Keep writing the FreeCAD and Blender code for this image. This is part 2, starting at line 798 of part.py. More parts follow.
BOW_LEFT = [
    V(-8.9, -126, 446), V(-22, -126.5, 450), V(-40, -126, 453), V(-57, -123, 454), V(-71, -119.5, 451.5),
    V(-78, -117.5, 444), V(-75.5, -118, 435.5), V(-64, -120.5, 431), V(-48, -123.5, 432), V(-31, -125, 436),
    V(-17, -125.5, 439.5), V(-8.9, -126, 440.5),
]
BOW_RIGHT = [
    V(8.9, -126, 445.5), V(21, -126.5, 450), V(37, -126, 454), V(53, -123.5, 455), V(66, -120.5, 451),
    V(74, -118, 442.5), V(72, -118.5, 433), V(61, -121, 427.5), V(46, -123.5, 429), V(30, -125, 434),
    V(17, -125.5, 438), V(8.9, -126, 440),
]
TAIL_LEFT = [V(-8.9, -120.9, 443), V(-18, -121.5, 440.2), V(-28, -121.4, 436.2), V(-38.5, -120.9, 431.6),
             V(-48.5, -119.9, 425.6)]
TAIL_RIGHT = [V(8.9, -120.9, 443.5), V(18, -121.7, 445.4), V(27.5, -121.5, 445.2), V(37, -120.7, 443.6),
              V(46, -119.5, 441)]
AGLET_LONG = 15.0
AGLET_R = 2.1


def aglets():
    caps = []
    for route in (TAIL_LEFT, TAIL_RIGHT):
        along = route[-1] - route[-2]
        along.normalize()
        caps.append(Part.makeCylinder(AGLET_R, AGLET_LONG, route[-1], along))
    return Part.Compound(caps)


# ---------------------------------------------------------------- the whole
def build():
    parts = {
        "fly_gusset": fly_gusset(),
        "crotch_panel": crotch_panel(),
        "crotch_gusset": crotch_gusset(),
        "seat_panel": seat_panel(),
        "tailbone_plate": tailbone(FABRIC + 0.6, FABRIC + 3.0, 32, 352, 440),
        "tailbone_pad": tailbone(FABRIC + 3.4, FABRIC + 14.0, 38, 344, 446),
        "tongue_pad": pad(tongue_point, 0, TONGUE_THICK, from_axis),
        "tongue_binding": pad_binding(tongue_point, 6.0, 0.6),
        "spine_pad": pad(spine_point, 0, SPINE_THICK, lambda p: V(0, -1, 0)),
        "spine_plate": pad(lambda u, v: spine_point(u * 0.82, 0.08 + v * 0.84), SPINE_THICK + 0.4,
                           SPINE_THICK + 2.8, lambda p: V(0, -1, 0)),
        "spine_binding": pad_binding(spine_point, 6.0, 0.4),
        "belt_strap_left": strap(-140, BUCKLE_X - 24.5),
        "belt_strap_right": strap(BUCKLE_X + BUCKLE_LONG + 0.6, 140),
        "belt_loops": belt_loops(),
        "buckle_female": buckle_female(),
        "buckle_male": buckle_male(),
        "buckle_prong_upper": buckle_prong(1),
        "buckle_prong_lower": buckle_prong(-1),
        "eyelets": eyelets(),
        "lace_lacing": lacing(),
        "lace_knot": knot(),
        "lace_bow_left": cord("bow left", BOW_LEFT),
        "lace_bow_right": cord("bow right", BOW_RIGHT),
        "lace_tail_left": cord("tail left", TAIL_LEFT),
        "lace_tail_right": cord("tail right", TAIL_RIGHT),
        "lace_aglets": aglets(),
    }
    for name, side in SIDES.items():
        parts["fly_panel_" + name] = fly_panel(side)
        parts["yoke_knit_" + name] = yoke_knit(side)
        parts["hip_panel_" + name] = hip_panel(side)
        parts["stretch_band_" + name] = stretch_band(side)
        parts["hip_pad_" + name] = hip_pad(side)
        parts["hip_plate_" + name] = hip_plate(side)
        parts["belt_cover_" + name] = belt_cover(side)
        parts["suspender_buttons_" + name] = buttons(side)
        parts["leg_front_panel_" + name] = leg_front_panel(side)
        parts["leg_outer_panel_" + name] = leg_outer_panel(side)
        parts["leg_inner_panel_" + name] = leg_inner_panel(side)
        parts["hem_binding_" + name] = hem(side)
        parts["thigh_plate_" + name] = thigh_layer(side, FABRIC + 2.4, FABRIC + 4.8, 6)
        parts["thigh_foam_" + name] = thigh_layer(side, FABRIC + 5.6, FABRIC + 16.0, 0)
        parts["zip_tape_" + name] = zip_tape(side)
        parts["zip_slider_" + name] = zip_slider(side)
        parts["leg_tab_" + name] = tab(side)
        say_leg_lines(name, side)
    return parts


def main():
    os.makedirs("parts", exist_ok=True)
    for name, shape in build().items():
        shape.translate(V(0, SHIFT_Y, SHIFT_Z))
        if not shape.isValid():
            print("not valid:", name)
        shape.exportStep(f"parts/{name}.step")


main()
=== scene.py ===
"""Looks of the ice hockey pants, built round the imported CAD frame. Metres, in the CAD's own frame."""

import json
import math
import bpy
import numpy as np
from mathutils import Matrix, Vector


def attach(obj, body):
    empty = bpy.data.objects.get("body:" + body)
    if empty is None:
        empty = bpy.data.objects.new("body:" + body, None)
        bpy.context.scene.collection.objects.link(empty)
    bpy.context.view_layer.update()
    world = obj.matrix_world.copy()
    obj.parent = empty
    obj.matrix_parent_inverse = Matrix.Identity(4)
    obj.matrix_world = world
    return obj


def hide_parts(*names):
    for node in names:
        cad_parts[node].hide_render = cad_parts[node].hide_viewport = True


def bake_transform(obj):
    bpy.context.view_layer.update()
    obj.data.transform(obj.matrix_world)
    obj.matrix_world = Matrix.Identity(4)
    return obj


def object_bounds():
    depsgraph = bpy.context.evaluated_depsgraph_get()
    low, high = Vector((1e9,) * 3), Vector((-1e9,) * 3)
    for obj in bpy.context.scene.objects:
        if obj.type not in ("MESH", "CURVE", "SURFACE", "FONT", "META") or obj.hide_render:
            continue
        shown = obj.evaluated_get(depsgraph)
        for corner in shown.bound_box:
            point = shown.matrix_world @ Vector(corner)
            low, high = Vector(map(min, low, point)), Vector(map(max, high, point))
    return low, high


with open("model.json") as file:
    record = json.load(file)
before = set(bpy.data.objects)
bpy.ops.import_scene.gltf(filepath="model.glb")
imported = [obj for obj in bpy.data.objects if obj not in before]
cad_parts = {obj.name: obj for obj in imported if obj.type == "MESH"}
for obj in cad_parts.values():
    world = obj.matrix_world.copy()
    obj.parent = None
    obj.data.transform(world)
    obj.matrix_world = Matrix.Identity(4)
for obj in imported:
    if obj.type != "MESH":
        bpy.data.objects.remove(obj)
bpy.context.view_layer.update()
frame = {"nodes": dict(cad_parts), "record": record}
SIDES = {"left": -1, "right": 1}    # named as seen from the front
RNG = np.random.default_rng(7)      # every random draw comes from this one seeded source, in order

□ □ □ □

> Instruction
Find every line containing the word "frame", then give the total and nothing more.

> Solution for this exercise
2